Excerpted data ▸
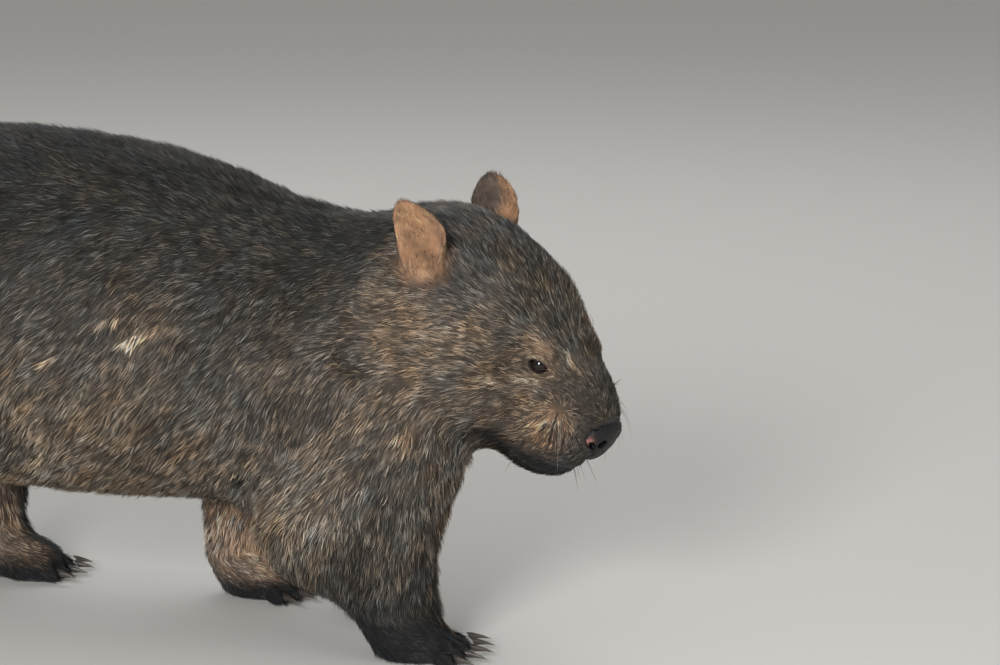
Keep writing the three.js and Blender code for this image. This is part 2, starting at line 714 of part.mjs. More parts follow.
const tailRoot = vec(RUMP_X + 14, 0, trunkMiddle - 6);
const tail = new THREE.CapsuleGeometry(13, 26, 5, 12);
tail.rotateX(Math.PI / 2).rotateY(radians(38)).translate(tailRoot.x, tailRoot.y, tailRoot.z);
place("tail", largestBody(solid(tail).subtract(swollen(torso))), coatBrown);

// The part's origin is on the ground under the middle of its box

group.updateMatrixWorld(true);
const box = new THREE.Box3().setFromObject(group, true);
const middle = box.getCenter(vec(0, 0, 0));
group.position.set(-middle.x, -middle.y, -box.min.z);

export default group;
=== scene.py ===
"""A life-size walking wombat, dressed over its solids with skin, coat, eyes, nose, claws and whiskers."""

import math

import bpy
import numpy as np
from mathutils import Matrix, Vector
from mathutils.bvhtree import BVHTree
from mathutils.kdtree import KDTree


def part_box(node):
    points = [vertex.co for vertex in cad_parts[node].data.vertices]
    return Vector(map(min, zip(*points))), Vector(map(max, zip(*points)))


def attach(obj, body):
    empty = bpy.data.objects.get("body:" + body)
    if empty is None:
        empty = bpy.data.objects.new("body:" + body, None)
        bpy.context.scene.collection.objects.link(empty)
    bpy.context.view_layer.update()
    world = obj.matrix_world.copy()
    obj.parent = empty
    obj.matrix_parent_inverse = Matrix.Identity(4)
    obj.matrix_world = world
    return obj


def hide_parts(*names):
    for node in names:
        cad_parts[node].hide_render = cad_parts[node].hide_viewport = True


bl_info = {
    "name": "Walking Wombat",
    "version": (1, 0, 0),
    "blender": (4, 5, 0),
    "location": "View3D > Sidebar > Wombat",
    "description": "Skin, coat, eyes, nose, claws and whiskers of a life-size wombat over its solids",
    "category": "Object",
}

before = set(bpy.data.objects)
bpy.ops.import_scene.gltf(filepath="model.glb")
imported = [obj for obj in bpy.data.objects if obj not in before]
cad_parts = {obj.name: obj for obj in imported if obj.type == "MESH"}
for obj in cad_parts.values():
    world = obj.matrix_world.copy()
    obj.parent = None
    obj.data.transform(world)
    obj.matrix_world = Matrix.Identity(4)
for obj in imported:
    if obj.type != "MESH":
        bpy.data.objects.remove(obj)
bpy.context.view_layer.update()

SIDES = ("right", "left")
CLAWS = [name for name in sorted(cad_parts) if name.startswith("claw_")]
BARE = CLAWS + ["nose", "eye_right", "eye_left"]
FLESH = [name for name in sorted(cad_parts) if name not in BARE]
SEED = 11


# Places on the animal, worked out from its solids


def unit(vectors):
    vectors = np.asarray(vectors, float)
    return vectors / np.maximum(np.linalg.norm(vectors, axis=-1, keepdims=True), 1e-12)


def corners_of(node):
    low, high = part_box(node)
    return np.array(low), np.array(high)


def middle_of(node):
    return sum(corners_of(node)) / 2


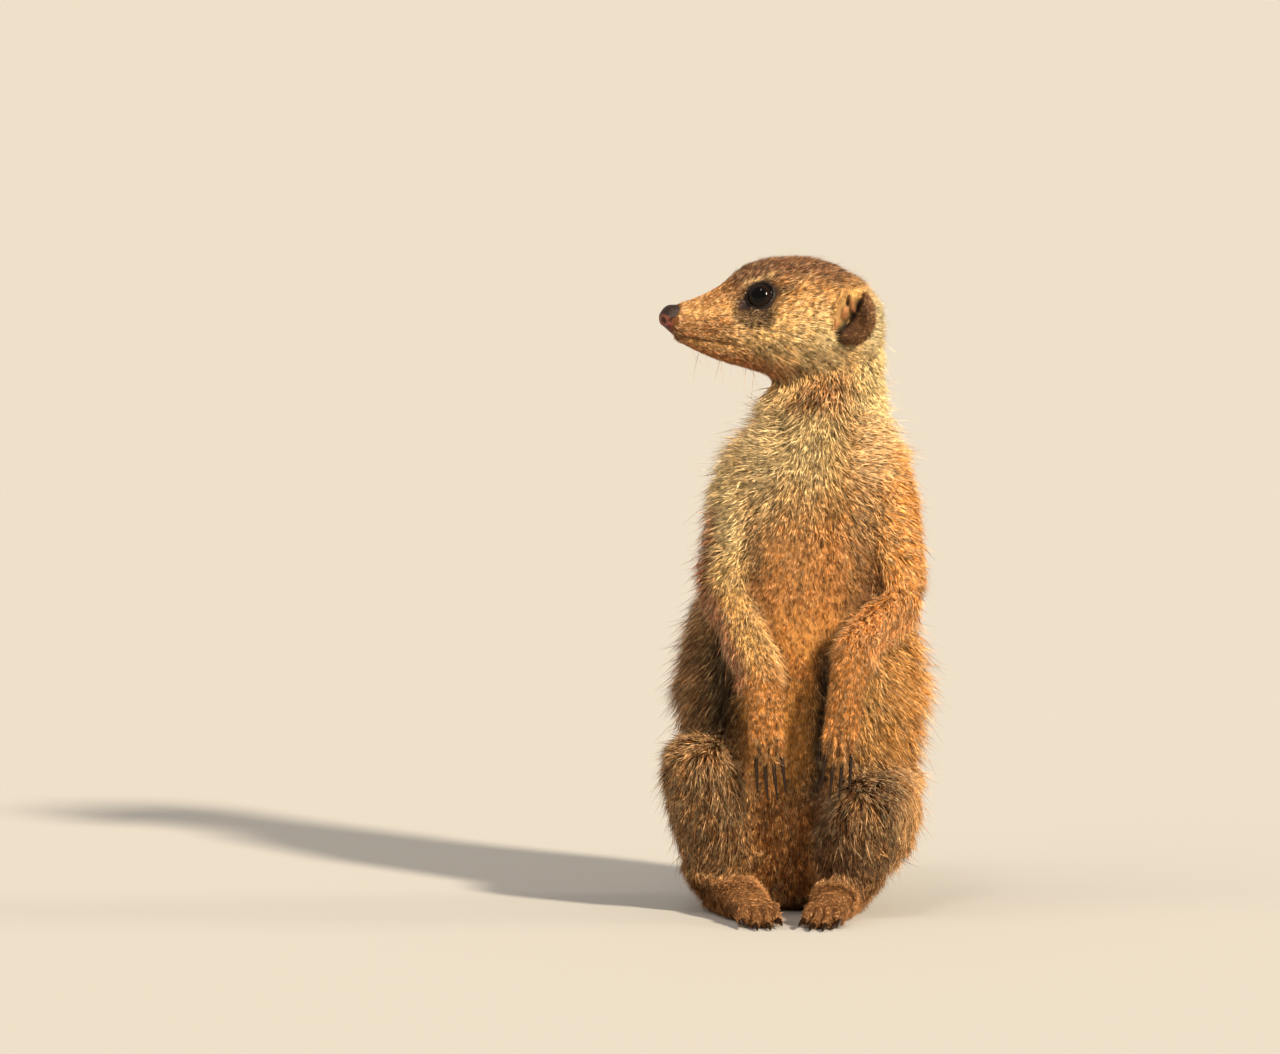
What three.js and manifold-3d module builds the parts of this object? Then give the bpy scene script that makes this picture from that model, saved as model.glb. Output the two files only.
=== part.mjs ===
// A meerkat sitting upright on its haunches with its head turned to its right, life size.
// Millimetres, +Z up. The chest faces -Y and +X is the animal's left. The origin is on the
// flat under the rump. Every size is taken at the tips of the coat, not at the skin.

import * as THREE from "three";
import { mergeVertices } from "three/addons/utils/BufferGeometryUtils.js";
import Module from "manifold-3d";

const wasm = await Module();
wasm.setup();

// ---------------------------------------------------------------- driving dimensions

const CUT = 0.3; // width of the thin cuts that part one piece of the body from the next
const PELVIS_X = -4; // the slumped pelvis sits a little to the right of the chest
const HEAD_PIVOT = [13, 2, 212]; // between the ears, at the level of the nose
const HEAD_TURN = 76; // degrees from straight ahead towards the animal's right
const HEAD_LENGTH = 79.5; // nape to the front of the nose
const NOSE_REACH = 67; // from the pivot to the front of the nose
const EYE_RADIUS = 5.8;
const DIGITS = 4; // toes on each paw
const CLAW_GAP = 0.5; // from the end of a digit to the root of its claw
// A claw's lift tips it away from the palm or sole, and rise sets its root that far off the
// digit's middle line: the foot's claws clear the floor.
const HAND_CLAW = { length: 13, root: 1.25, lift: 0, rise: 0 };
const FOOT_CLAW = { length: 7.5, root: 1.35, lift: 0.33, rise: 0.95 };

const COAT = {
  buff: 0xc99a5b,
  gold: 0xd08a3c,
  cream: 0xd9bd86,
  brown: 0x4a3424,
  horn: 0x2a211c,
  eye: 0x120c09,
};

// ---------------------------------------------------------------- solids and cuts

// A closed geometry as a solid that can be joined and cut.
function solidOf(geometry) {
  const bare = geometry.clone();
  bare.deleteAttribute("normal");
  bare.deleteAttribute("uv");
  const merged = mergeVertices(bare, 1e-4);
  return new wasm.Manifold(
    new wasm.Mesh({
      numProp: 3,
      vertProperties: merged.attributes.position.array,
      triVerts: new Uint32Array(merged.index.array),
    }),
  );
}

function geometryOf(solid) {
  const { vertProperties, triVerts } = solid.getMesh();
  const geometry = new THREE.BufferGeometry();
  geometry.setAttribute("position", new THREE.BufferAttribute(vertProperties, 3));
  geometry.setIndex(new THREE.BufferAttribute(triVerts, 1));
  geometry.computeVertexNormals();
  return geometry;
}

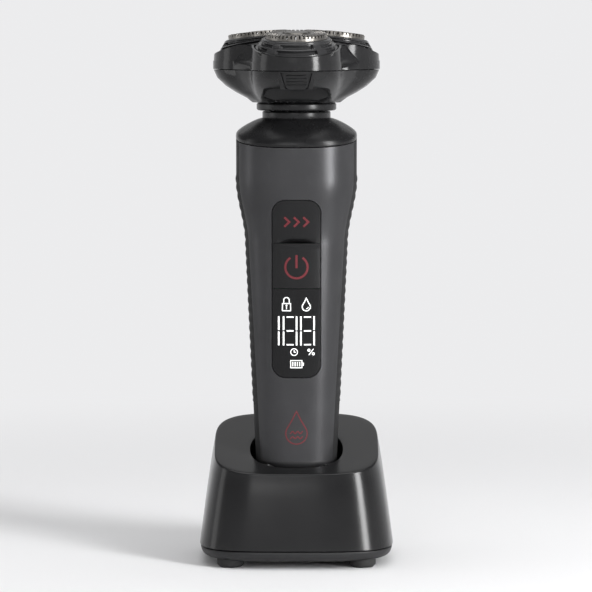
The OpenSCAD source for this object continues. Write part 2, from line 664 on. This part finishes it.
module neck_spigot() {
  wall = 2;
  base = motor_top_z + disc_t;
  color([0.05, 0.05, 0.055]) on_axis() rotate_extrude() polygon([
    [spigot_r - wall, base], [spigot_r, base], [spigot_r, shoulder_z], [neck_r, shoulder_z], [neck_r,
      spigot_z - 0.3],
    [neck_r - 0.3, spigot_z], [spigot_r, spigot_z], [spigot_r, groove_z], [groove_r, groove_z],
    [groove_r, groove_z + 1.4], [spigot_r, groove_z + 1.4], [spigot_r, spigot_top_z - 0.5],
    [spigot_r - 0.5, spigot_top_z], [seal_r, spigot_top_z], [seal_r, spigot_top_z - 1.6],
    [shaft_r + run, spigot_top_z - 1.6], [shaft_r + run, spigot_top_z - 3], [spigot_r - wall,
      spigot_top_z - 3]]);
}
groove_z = spigot_z + 3;
groove_r = spigot_r - 1.3;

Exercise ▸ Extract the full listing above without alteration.

Result ▸
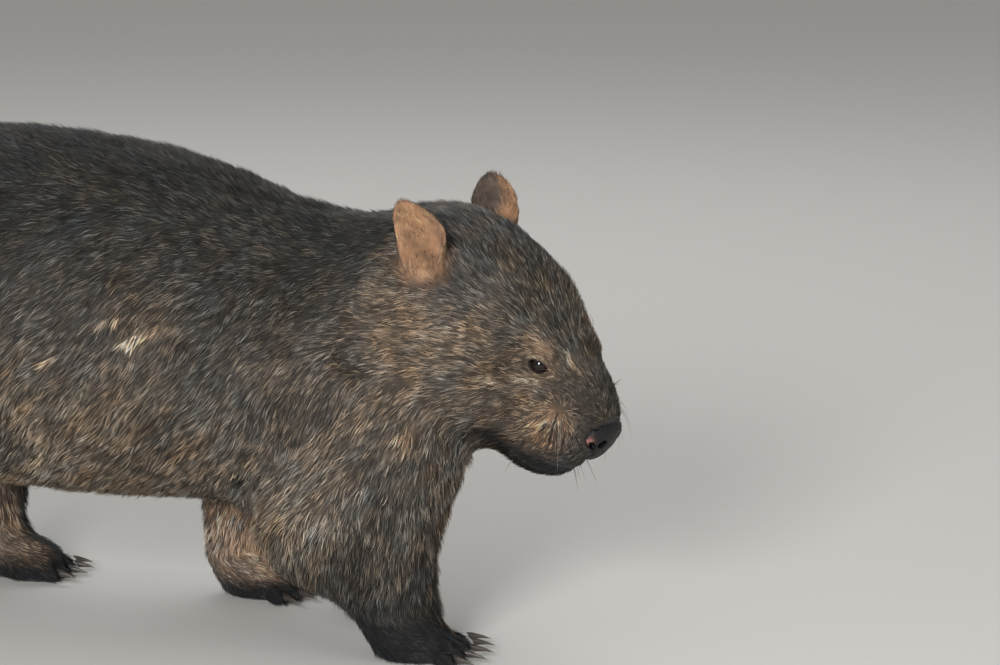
Keep writing the three.js and Blender code for this image. This is part 2, starting at line 714 of part.mjs. More parts follow.
const tailRoot = vec(RUMP_X + 14, 0, trunkMiddle - 6);
const tail = new THREE.CapsuleGeometry(13, 26, 5, 12);
tail.rotateX(Math.PI / 2).rotateY(radians(38)).translate(tailRoot.x, tailRoot.y, tailRoot.z);
place("tail", largestBody(solid(tail).subtract(swollen(torso))), coatBrown);

// The part's origin is on the ground under the middle of its box

group.updateMatrixWorld(true);
const box = new THREE.Box3().setFromObject(group, true);
const middle = box.getCenter(vec(0, 0, 0));
group.position.set(-middle.x, -middle.y, -box.min.z);

export default group;
=== scene.py ===
"""A life-size walking wombat, dressed over its solids with skin, coat, eyes, nose, claws and whiskers."""

import math

import bpy
import numpy as np
from mathutils import Matrix, Vector
from mathutils.bvhtree import BVHTree
from mathutils.kdtree import KDTree


def part_box(node):
    points = [vertex.co for vertex in cad_parts[node].data.vertices]
    return Vector(map(min, zip(*points))), Vector(map(max, zip(*points)))


def attach(obj, body):
    empty = bpy.data.objects.get("body:" + body)
    if empty is None:
        empty = bpy.data.objects.new("body:" + body, None)
        bpy.context.scene.collection.objects.link(empty)
    bpy.context.view_layer.update()
    world = obj.matrix_world.copy()
    obj.parent = empty
    obj.matrix_parent_inverse = Matrix.Identity(4)
    obj.matrix_world = world
    return obj


def hide_parts(*names):
    for node in names:
        cad_parts[node].hide_render = cad_parts[node].hide_viewport = True


bl_info = {
    "name": "Walking Wombat",
    "version": (1, 0, 0),
    "blender": (4, 5, 0),
    "location": "View3D > Sidebar > Wombat",
    "description": "Skin, coat, eyes, nose, claws and whiskers of a life-size wombat over its solids",
    "category": "Object",
}

before = set(bpy.data.objects)
bpy.ops.import_scene.gltf(filepath="model.glb")
imported = [obj for obj in bpy.data.objects if obj not in before]
cad_parts = {obj.name: obj for obj in imported if obj.type == "MESH"}
for obj in cad_parts.values():
    world = obj.matrix_world.copy()
    obj.parent = None
    obj.data.transform(world)
    obj.matrix_world = Matrix.Identity(4)
for obj in imported:
    if obj.type != "MESH":
        bpy.data.objects.remove(obj)
bpy.context.view_layer.update()

SIDES = ("right", "left")
CLAWS = [name for name in sorted(cad_parts) if name.startswith("claw_")]
BARE = CLAWS + ["nose", "eye_right", "eye_left"]
FLESH = [name for name in sorted(cad_parts) if name not in BARE]
SEED = 11


# Places on the animal, worked out from its solids


def unit(vectors):
    vectors = np.asarray(vectors, float)
    return vectors / np.maximum(np.linalg.norm(vectors, axis=-1, keepdims=True), 1e-12)


def corners_of(node):
    low, high = part_box(node)
    return np.array(low), np.array(high)


def middle_of(node):
    return sum(corners_of(node)) / 2


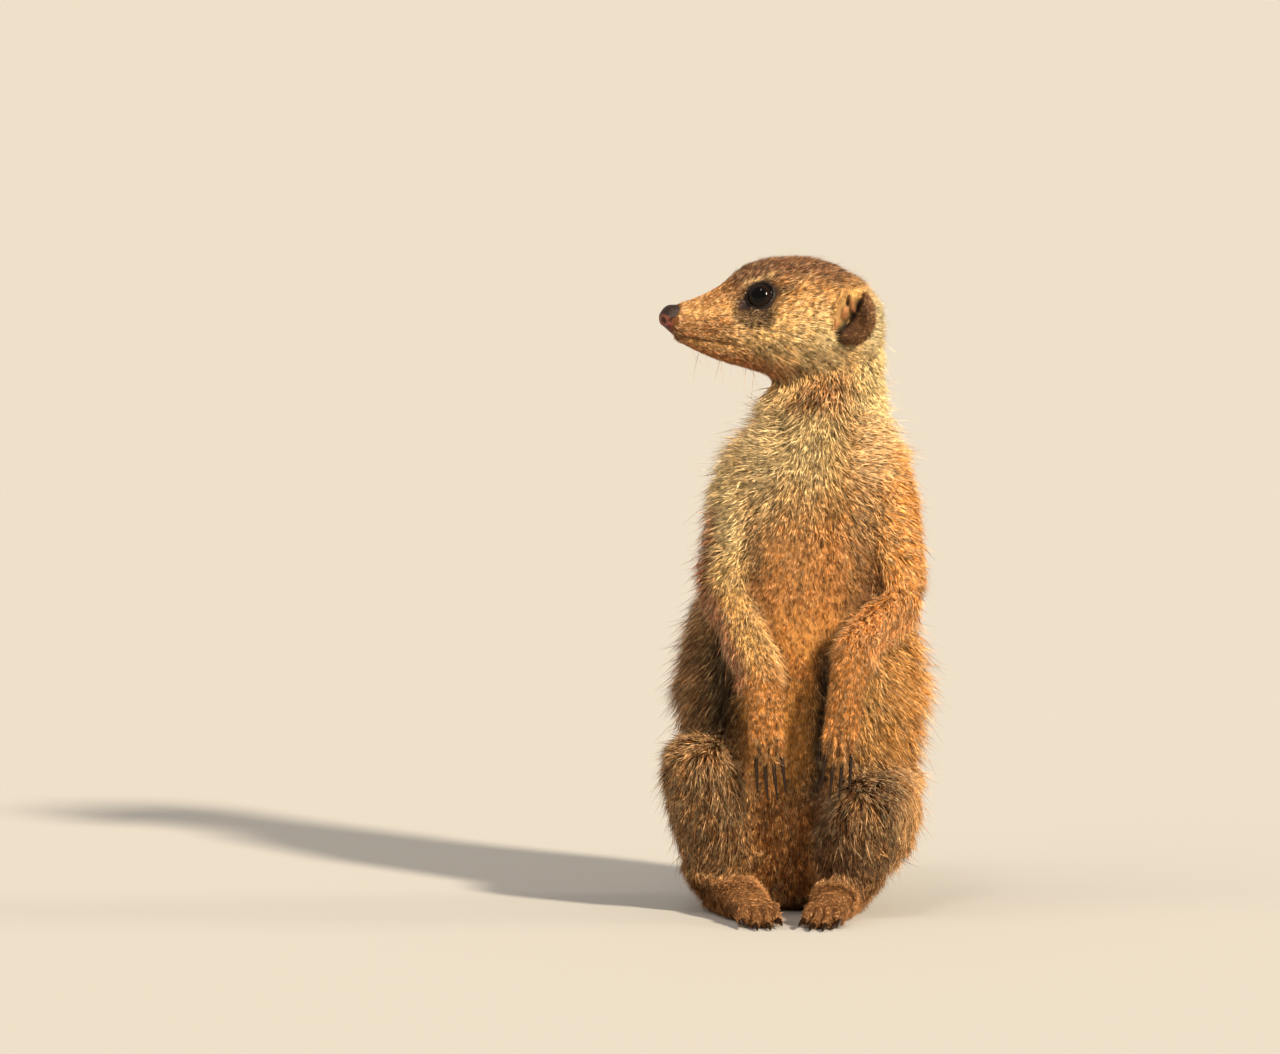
What three.js and manifold-3d module builds the parts of this object? Then give the bpy scene script that makes this picture from that model, saved as model.glb. Output the two files only.
=== part.mjs ===
// A meerkat sitting upright on its haunches with its head turned to its right, life size.
// Millimetres, +Z up. The chest faces -Y and +X is the animal's left. The origin is on the
// flat under the rump. Every size is taken at the tips of the coat, not at the skin.

import * as THREE from "three";
import { mergeVertices } from "three/addons/utils/BufferGeometryUtils.js";
import Module from "manifold-3d";

const wasm = await Module();
wasm.setup();

// ---------------------------------------------------------------- driving dimensions

const CUT = 0.3; // width of the thin cuts that part one piece of the body from the next
const PELVIS_X = -4; // the slumped pelvis sits a little to the right of the chest
const HEAD_PIVOT = [13, 2, 212]; // between the ears, at the level of the nose
const HEAD_TURN = 76; // degrees from straight ahead towards the animal's right
const HEAD_LENGTH = 79.5; // nape to the front of the nose
const NOSE_REACH = 67; // from the pivot to the front of the nose
const EYE_RADIUS = 5.8;
const DIGITS = 4; // toes on each paw
const CLAW_GAP = 0.5; // from the end of a digit to the root of its claw
// A claw's lift tips it away from the palm or sole, and rise sets its root that far off the
// digit's middle line: the foot's claws clear the floor.
const HAND_CLAW = { length: 13, root: 1.25, lift: 0, rise: 0 };
const FOOT_CLAW = { length: 7.5, root: 1.35, lift: 0.33, rise: 0.95 };

const COAT = {
  buff: 0xc99a5b,
  gold: 0xd08a3c,
  cream: 0xd9bd86,
  brown: 0x4a3424,
  horn: 0x2a211c,
  eye: 0x120c09,
};

// ---------------------------------------------------------------- solids and cuts

// A closed geometry as a solid that can be joined and cut.
function solidOf(geometry) {
  const bare = geometry.clone();
  bare.deleteAttribute("normal");
  bare.deleteAttribute("uv");
  const merged = mergeVertices(bare, 1e-4);
  return new wasm.Manifold(
    new wasm.Mesh({
      numProp: 3,
      vertProperties: merged.attributes.position.array,
      triVerts: new Uint32Array(merged.index.array),
    }),
  );
}

function geometryOf(solid) {
  const { vertProperties, triVerts } = solid.getMesh();
  const geometry = new THREE.BufferGeometry();
  geometry.setAttribute("position", new THREE.BufferAttribute(vertProperties, 3));
  geometry.setIndex(new THREE.BufferAttribute(triVerts, 1));
  geometry.computeVertexNormals();
  return geometry;
}

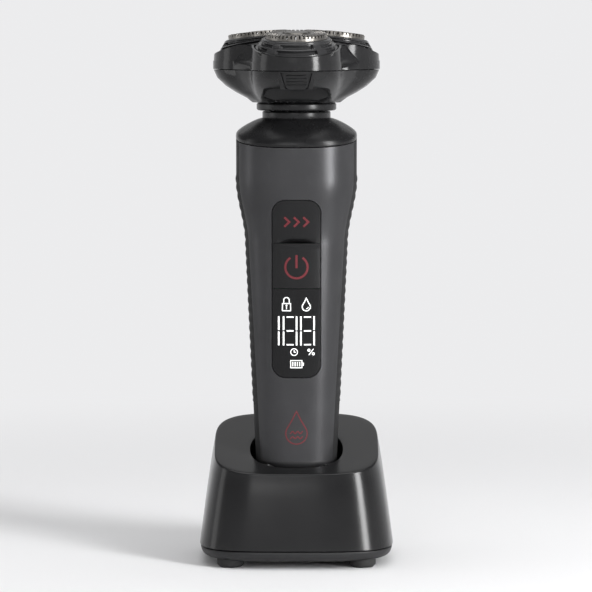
The OpenSCAD source for this object continues. Write part 2, from line 664 on. This part finishes it.
module neck_spigot() {
  wall = 2;
  base = motor_top_z + disc_t;
  color([0.05, 0.05, 0.055]) on_axis() rotate_extrude() polygon([
    [spigot_r - wall, base], [spigot_r, base], [spigot_r, shoulder_z], [neck_r, shoulder_z], [neck_r,
      spigot_z - 0.3],
    [neck_r - 0.3, spigot_z], [spigot_r, spigot_z], [spigot_r, groove_z], [groove_r, groove_z],
    [groove_r, groove_z + 1.4], [spigot_r, groove_z + 1.4], [spigot_r, spigot_top_z - 0.5],
    [spigot_r - 0.5, spigot_top_z], [seal_r, spigot_top_z], [seal_r, spigot_top_z - 1.6],
    [shaft_r + run, spigot_top_z - 1.6], [shaft_r + run, spigot_top_z - 3], [spigot_r - wall,
      spigot_top_z - 3]]);
}
groove_z = spigot_z + 3;
groove_r = spigot_r - 1.3;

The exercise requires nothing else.